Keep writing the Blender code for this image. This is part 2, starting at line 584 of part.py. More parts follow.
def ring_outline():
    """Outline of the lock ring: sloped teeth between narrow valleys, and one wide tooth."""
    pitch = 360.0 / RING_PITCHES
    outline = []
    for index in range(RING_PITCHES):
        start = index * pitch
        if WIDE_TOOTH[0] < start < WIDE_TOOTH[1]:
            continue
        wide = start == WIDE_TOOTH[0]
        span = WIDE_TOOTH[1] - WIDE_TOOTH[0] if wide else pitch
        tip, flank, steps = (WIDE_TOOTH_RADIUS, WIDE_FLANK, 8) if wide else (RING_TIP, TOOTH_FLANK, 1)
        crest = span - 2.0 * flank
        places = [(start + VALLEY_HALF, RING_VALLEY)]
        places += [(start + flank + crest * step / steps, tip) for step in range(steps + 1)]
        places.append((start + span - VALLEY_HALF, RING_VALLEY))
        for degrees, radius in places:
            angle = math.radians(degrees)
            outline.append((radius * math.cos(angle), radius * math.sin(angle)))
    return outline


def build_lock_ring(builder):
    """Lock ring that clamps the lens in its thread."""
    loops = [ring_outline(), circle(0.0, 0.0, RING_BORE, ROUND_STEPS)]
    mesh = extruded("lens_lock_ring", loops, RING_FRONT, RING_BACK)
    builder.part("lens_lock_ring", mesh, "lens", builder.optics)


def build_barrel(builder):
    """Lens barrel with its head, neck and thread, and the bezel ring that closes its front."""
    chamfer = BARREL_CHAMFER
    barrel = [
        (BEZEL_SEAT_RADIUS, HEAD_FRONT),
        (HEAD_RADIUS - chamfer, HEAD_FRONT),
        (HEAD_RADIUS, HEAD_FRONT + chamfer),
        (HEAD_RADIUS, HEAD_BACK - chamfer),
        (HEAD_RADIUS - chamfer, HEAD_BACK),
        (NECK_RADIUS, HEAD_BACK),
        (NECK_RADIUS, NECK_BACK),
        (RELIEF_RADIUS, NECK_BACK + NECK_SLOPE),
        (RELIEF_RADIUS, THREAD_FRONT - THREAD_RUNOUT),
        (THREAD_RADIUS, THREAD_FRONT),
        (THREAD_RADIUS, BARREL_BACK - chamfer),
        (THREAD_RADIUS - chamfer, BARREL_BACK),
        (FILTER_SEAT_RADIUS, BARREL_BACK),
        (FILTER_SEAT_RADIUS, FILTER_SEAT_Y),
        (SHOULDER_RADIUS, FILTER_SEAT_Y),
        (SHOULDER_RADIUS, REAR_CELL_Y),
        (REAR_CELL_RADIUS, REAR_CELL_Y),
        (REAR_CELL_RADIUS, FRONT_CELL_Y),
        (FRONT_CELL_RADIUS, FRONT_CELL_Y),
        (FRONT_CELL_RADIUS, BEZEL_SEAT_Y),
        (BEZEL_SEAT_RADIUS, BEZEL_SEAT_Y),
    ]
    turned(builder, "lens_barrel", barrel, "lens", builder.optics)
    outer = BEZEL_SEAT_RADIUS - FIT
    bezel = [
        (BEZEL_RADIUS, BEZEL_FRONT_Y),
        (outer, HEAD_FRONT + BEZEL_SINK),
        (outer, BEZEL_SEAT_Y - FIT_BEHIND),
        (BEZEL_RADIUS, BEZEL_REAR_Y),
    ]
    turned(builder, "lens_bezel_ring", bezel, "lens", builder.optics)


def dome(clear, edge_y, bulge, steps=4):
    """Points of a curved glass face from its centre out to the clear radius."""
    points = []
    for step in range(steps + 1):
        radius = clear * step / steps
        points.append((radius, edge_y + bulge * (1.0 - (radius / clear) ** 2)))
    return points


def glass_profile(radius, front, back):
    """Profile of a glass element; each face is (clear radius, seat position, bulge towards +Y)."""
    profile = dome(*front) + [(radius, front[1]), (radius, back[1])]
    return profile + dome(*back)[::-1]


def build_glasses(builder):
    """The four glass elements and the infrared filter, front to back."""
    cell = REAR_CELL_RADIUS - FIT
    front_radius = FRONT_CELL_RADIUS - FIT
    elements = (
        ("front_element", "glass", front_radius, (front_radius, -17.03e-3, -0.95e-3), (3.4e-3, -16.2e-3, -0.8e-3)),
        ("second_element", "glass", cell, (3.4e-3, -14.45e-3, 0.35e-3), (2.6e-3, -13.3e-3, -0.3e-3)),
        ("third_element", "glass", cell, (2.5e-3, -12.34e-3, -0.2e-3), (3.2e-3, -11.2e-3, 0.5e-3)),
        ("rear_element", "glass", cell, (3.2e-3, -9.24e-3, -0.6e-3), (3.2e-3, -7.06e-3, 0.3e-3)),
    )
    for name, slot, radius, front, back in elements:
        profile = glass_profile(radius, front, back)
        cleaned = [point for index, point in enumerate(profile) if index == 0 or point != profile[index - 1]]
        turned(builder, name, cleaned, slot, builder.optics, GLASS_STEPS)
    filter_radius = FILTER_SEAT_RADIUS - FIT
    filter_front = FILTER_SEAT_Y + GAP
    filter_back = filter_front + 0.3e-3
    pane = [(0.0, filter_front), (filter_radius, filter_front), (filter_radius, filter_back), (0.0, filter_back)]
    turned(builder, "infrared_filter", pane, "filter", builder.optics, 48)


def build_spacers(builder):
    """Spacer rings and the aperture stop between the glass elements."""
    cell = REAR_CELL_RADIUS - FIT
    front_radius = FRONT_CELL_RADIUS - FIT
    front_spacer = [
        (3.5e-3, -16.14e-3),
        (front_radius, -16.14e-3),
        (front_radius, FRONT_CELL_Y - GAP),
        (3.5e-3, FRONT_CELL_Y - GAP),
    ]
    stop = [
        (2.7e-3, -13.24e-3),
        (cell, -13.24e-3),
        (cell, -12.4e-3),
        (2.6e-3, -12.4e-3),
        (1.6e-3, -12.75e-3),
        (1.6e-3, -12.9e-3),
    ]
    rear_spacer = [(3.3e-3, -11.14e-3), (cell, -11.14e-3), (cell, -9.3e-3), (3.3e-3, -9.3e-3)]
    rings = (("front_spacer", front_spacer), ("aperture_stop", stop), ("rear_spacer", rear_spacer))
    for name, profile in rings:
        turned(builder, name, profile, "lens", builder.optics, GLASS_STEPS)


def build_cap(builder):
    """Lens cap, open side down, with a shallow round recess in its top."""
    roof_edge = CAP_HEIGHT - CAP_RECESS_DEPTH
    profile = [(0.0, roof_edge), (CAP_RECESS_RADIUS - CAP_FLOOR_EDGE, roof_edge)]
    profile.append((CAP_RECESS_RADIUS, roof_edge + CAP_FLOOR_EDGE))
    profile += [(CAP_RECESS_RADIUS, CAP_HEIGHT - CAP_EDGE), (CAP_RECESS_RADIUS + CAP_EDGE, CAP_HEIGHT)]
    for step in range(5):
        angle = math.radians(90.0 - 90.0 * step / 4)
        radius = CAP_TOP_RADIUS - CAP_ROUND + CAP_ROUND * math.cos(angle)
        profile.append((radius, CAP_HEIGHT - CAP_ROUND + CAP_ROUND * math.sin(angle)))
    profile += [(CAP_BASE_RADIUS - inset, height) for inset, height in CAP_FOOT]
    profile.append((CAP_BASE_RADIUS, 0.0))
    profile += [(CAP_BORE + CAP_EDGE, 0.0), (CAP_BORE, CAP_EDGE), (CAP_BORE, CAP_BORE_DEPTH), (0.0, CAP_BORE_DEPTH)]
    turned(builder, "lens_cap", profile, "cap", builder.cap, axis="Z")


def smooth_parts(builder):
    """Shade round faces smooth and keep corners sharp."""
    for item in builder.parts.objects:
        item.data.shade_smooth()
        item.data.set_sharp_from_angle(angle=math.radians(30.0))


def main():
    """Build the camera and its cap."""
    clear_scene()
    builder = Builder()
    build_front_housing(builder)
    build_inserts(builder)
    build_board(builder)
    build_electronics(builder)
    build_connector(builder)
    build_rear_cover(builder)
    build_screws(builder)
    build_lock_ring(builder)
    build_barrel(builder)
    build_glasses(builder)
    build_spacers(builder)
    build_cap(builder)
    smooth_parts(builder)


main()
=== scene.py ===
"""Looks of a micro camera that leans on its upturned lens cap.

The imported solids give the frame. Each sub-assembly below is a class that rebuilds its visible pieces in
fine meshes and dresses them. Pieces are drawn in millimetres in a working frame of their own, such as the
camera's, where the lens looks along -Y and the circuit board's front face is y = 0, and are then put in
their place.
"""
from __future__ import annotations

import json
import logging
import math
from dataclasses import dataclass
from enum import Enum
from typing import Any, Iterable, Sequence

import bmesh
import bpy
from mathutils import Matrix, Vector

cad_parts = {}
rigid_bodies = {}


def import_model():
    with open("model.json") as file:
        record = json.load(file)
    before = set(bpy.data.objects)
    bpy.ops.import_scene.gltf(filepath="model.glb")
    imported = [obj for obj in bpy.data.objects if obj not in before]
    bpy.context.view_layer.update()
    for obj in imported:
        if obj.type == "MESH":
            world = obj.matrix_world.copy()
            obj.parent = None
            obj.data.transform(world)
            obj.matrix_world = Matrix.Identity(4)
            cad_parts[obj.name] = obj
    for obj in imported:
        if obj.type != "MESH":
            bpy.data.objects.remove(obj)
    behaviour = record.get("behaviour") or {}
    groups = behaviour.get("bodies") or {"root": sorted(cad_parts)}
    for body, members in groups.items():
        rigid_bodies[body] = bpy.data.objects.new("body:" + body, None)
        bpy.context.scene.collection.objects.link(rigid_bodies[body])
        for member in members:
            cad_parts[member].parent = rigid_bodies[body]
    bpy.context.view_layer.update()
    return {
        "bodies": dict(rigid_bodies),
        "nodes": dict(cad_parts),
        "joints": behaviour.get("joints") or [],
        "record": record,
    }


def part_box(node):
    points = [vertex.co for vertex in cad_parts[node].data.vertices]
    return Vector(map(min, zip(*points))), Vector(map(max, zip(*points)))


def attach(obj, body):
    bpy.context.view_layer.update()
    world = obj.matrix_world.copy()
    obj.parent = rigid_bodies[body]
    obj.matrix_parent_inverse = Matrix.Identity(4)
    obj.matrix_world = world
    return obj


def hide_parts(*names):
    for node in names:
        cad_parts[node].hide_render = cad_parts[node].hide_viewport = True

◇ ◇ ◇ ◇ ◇

Problem statement — Reproduce the listing above exactly from the line containing "for node in" through its last line, with both of those lines included.

Response to this task —
    for node in names:
        cad_parts[node].hide_render = cad_parts[node].hide_viewport = True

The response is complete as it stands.